▶ _Exercise_: Set down the listing below verbatim, but only from its first line through the line containing "STAPLE_PITCH = 42.0".

+++++

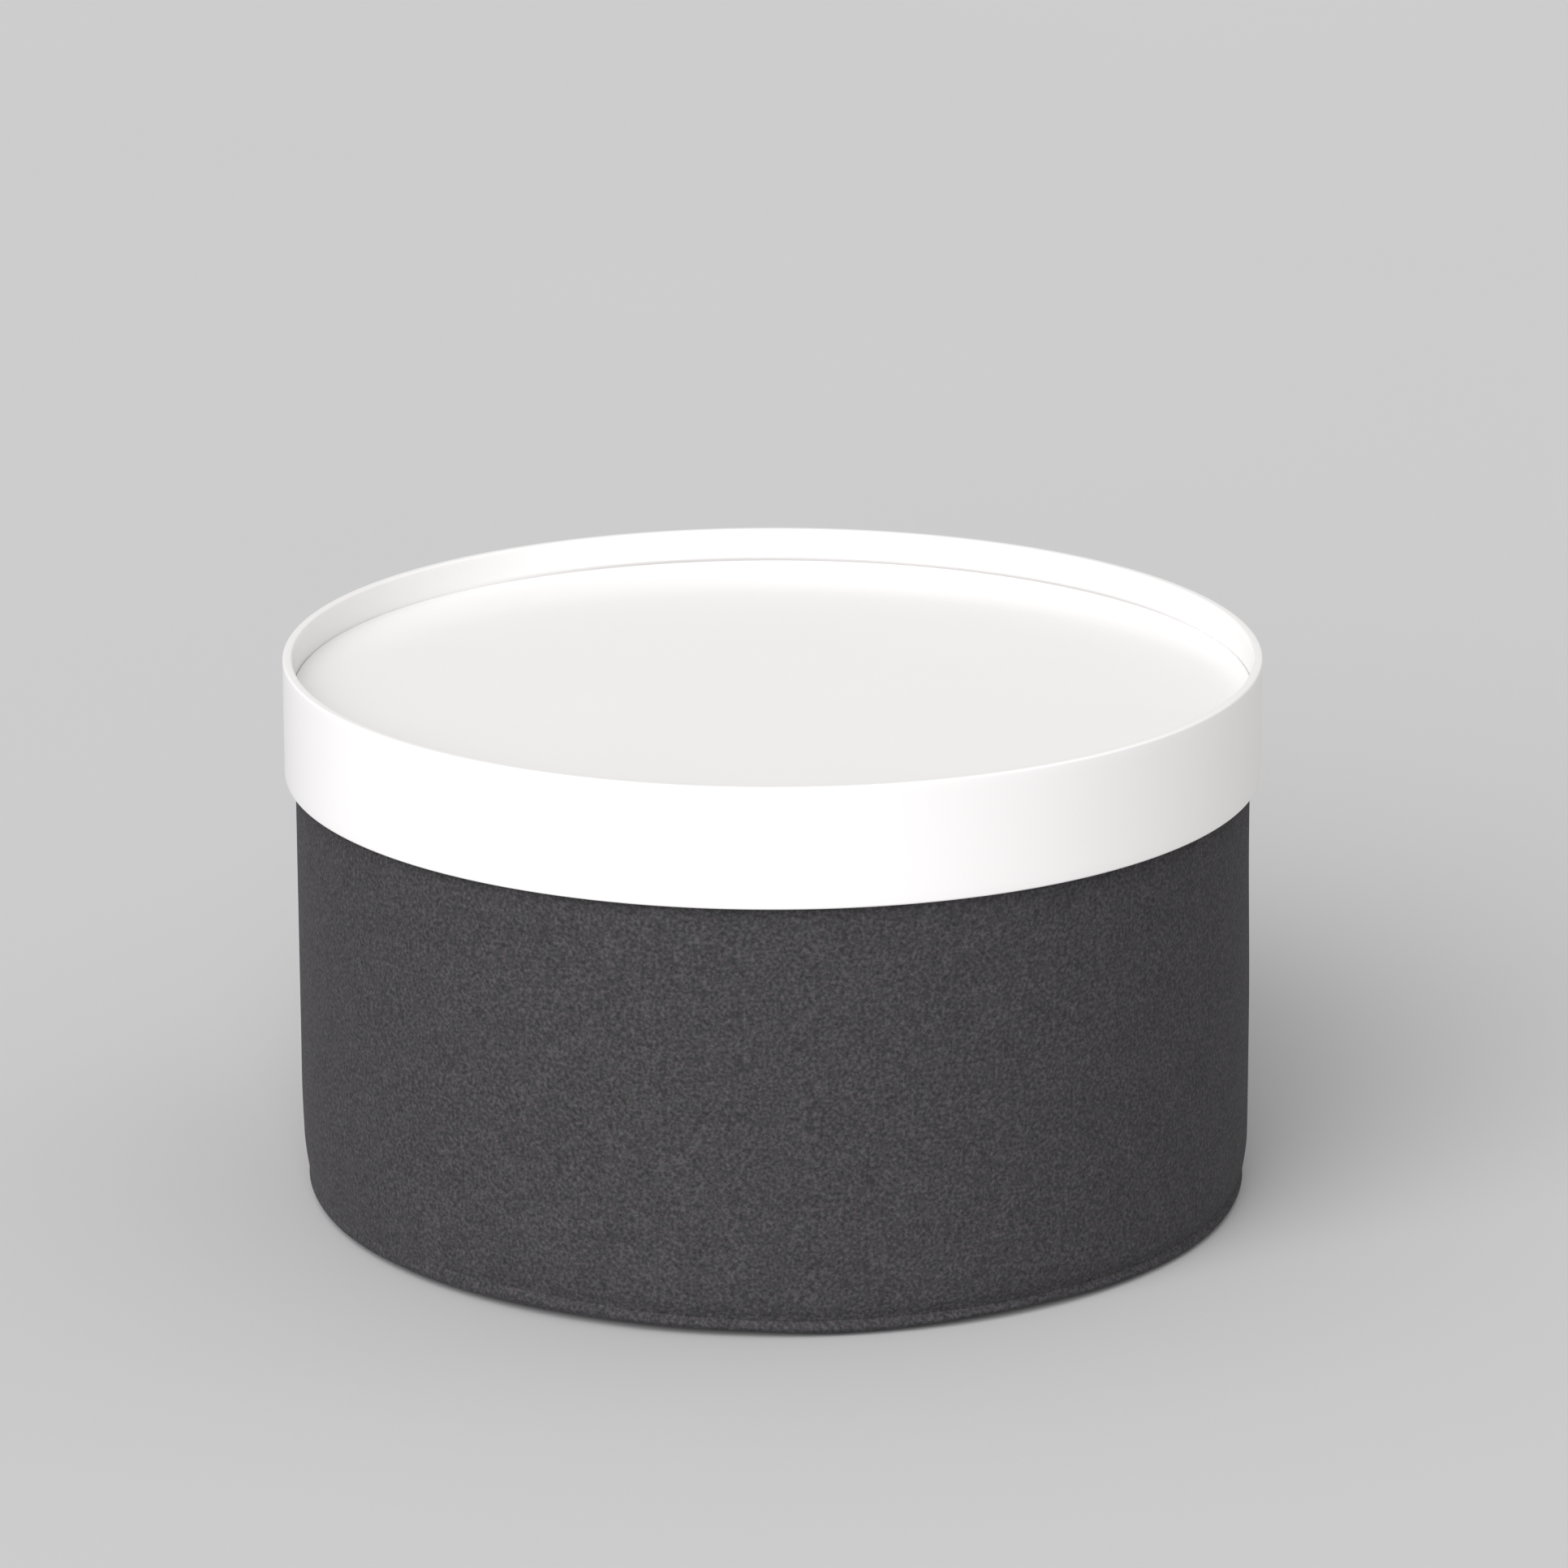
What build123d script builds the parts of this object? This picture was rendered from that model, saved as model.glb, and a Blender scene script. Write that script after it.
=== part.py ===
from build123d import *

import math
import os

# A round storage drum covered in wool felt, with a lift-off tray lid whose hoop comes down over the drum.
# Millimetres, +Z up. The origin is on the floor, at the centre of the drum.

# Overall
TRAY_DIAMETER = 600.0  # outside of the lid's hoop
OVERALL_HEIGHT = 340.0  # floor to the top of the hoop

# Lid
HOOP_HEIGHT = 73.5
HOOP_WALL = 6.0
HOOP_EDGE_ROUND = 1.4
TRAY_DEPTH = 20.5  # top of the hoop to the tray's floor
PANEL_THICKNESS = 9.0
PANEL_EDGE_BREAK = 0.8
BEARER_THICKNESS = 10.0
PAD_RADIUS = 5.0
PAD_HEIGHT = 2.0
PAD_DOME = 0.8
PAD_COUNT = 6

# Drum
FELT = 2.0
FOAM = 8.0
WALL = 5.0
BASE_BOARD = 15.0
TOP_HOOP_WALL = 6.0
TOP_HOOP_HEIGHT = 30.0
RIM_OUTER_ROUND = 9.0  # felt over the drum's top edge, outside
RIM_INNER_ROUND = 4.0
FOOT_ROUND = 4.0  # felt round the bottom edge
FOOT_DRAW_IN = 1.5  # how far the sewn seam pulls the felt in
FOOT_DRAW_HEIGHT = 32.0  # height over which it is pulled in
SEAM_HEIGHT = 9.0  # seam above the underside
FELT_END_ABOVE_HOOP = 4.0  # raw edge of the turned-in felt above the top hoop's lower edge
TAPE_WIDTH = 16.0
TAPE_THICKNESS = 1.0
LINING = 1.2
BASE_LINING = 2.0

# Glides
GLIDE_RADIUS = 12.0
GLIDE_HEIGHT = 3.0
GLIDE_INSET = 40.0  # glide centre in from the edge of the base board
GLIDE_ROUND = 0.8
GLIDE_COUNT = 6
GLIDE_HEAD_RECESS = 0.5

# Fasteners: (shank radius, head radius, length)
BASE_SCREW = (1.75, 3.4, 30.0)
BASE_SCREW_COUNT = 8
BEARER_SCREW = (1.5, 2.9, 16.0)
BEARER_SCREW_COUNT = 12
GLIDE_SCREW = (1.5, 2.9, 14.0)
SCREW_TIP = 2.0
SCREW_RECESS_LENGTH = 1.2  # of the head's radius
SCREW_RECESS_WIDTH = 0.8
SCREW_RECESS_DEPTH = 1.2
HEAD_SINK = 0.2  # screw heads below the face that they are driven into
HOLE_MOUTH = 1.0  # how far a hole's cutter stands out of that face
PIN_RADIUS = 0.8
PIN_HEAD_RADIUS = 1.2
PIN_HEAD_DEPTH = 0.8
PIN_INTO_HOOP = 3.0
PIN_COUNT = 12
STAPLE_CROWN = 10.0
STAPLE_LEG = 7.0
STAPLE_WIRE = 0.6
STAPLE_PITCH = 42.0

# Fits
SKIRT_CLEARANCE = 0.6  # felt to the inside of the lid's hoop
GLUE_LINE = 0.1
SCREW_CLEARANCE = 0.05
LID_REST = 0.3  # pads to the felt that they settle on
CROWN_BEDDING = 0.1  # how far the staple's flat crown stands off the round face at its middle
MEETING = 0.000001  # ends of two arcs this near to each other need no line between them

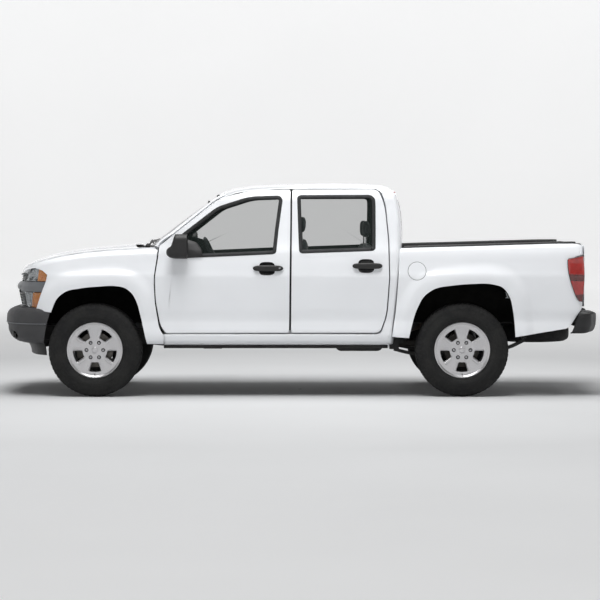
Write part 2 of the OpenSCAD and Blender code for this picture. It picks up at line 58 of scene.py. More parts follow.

+++++

▶ _Solution below_:
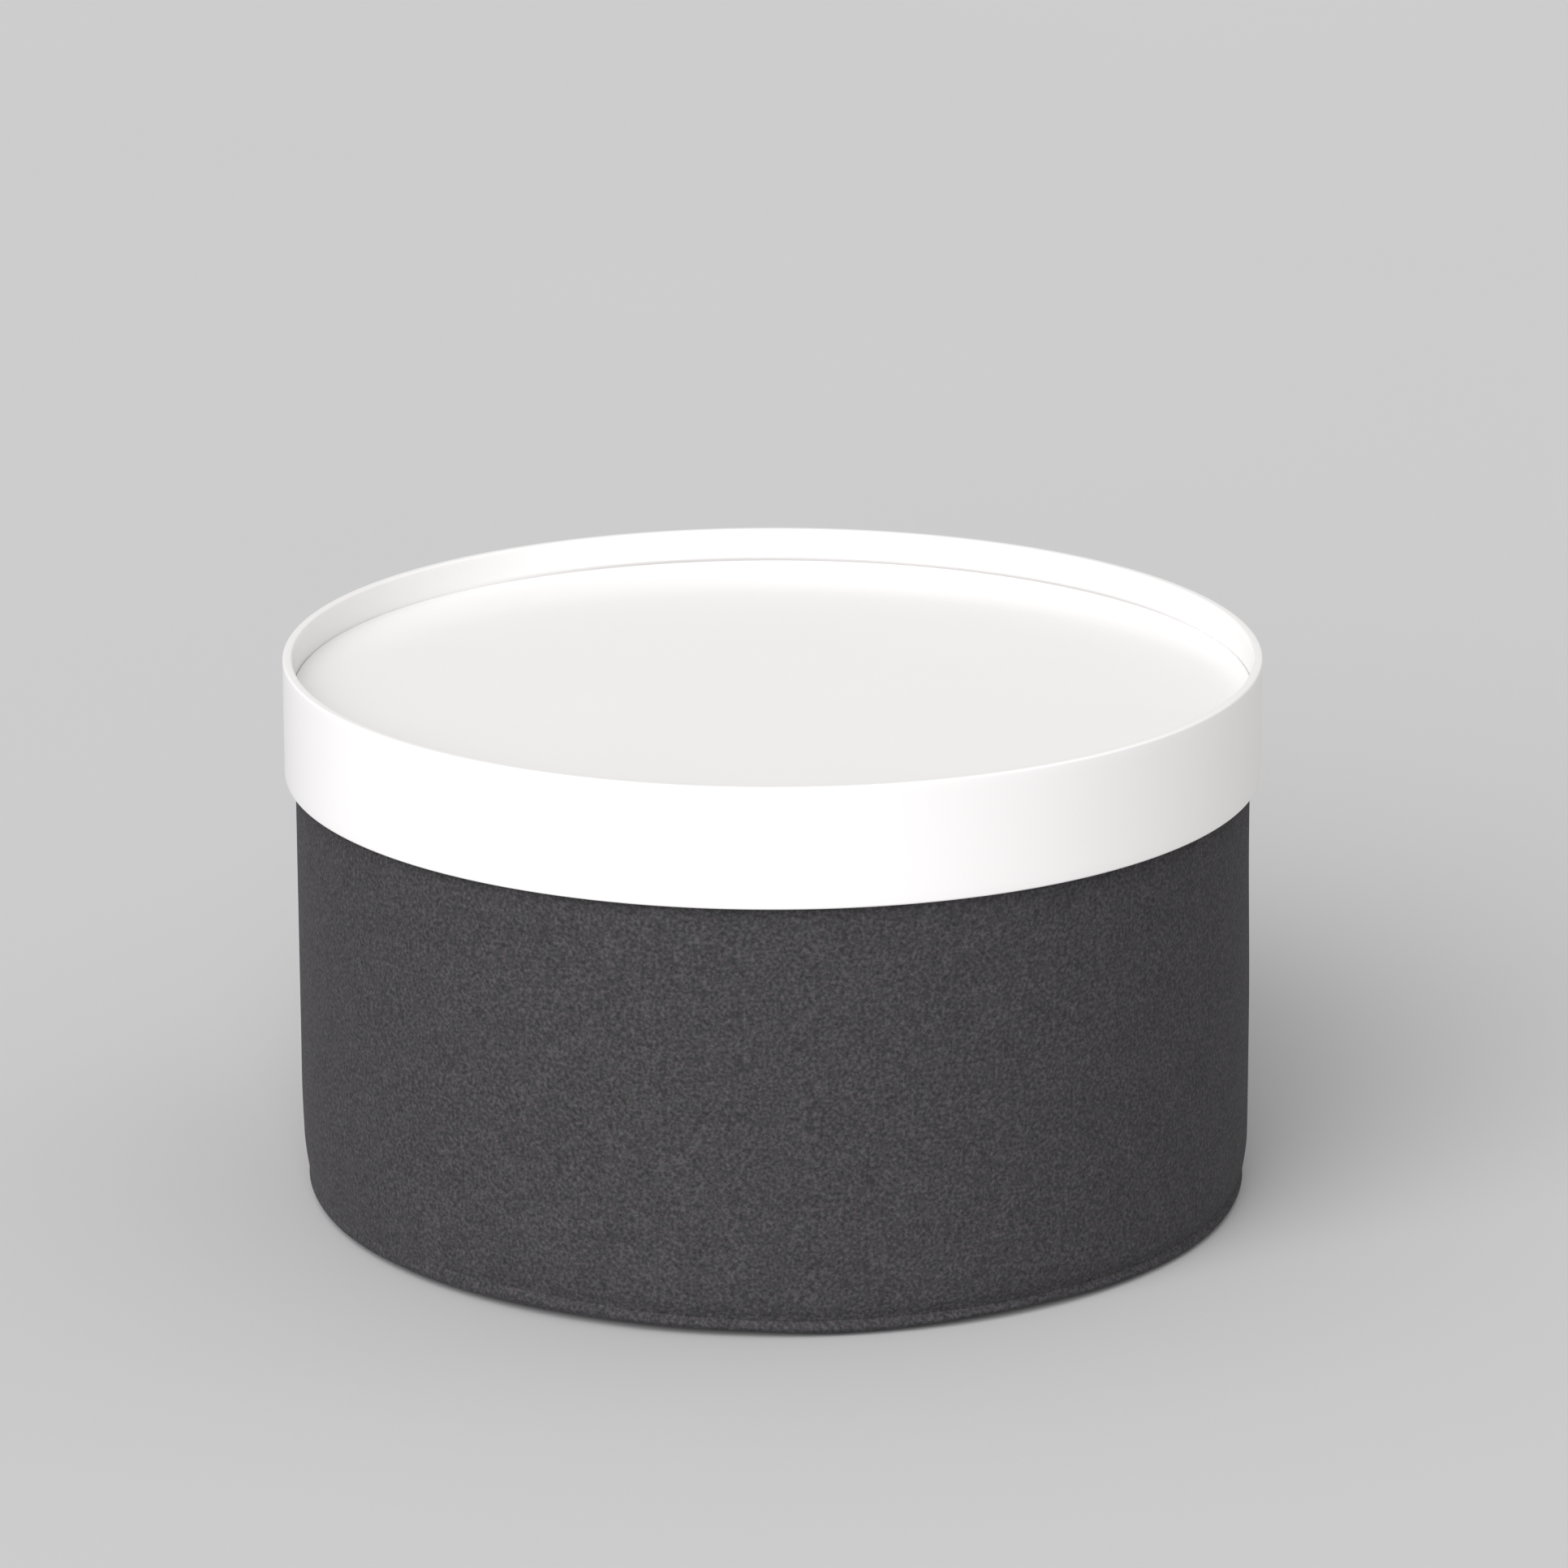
What build123d script builds the parts of this object? This picture was rendered from that model, saved as model.glb, and a Blender scene script. Write that script after it.
=== part.py ===
from build123d import *

import math
import os

# A round storage drum covered in wool felt, with a lift-off tray lid whose hoop comes down over the drum.
# Millimetres, +Z up. The origin is on the floor, at the centre of the drum.

# Overall
TRAY_DIAMETER = 600.0  # outside of the lid's hoop
OVERALL_HEIGHT = 340.0  # floor to the top of the hoop

# Lid
HOOP_HEIGHT = 73.5
HOOP_WALL = 6.0
HOOP_EDGE_ROUND = 1.4
TRAY_DEPTH = 20.5  # top of the hoop to the tray's floor
PANEL_THICKNESS = 9.0
PANEL_EDGE_BREAK = 0.8
BEARER_THICKNESS = 10.0
PAD_RADIUS = 5.0
PAD_HEIGHT = 2.0
PAD_DOME = 0.8
PAD_COUNT = 6

# Drum
FELT = 2.0
FOAM = 8.0
WALL = 5.0
BASE_BOARD = 15.0
TOP_HOOP_WALL = 6.0
TOP_HOOP_HEIGHT = 30.0
RIM_OUTER_ROUND = 9.0  # felt over the drum's top edge, outside
RIM_INNER_ROUND = 4.0
FOOT_ROUND = 4.0  # felt round the bottom edge
FOOT_DRAW_IN = 1.5  # how far the sewn seam pulls the felt in
FOOT_DRAW_HEIGHT = 32.0  # height over which it is pulled in
SEAM_HEIGHT = 9.0  # seam above the underside
FELT_END_ABOVE_HOOP = 4.0  # raw edge of the turned-in felt above the top hoop's lower edge
TAPE_WIDTH = 16.0
TAPE_THICKNESS = 1.0
LINING = 1.2
BASE_LINING = 2.0

# Glides
GLIDE_RADIUS = 12.0
GLIDE_HEIGHT = 3.0
GLIDE_INSET = 40.0  # glide centre in from the edge of the base board
GLIDE_ROUND = 0.8
GLIDE_COUNT = 6
GLIDE_HEAD_RECESS = 0.5

# Fasteners: (shank radius, head radius, length)
BASE_SCREW = (1.75, 3.4, 30.0)
BASE_SCREW_COUNT = 8
BEARER_SCREW = (1.5, 2.9, 16.0)
BEARER_SCREW_COUNT = 12
GLIDE_SCREW = (1.5, 2.9, 14.0)
SCREW_TIP = 2.0
SCREW_RECESS_LENGTH = 1.2  # of the head's radius
SCREW_RECESS_WIDTH = 0.8
SCREW_RECESS_DEPTH = 1.2
HEAD_SINK = 0.2  # screw heads below the face that they are driven into
HOLE_MOUTH = 1.0  # how far a hole's cutter stands out of that face
PIN_RADIUS = 0.8
PIN_HEAD_RADIUS = 1.2
PIN_HEAD_DEPTH = 0.8
PIN_INTO_HOOP = 3.0
PIN_COUNT = 12
STAPLE_CROWN = 10.0
STAPLE_LEG = 7.0
STAPLE_WIRE = 0.6
STAPLE_PITCH = 42.0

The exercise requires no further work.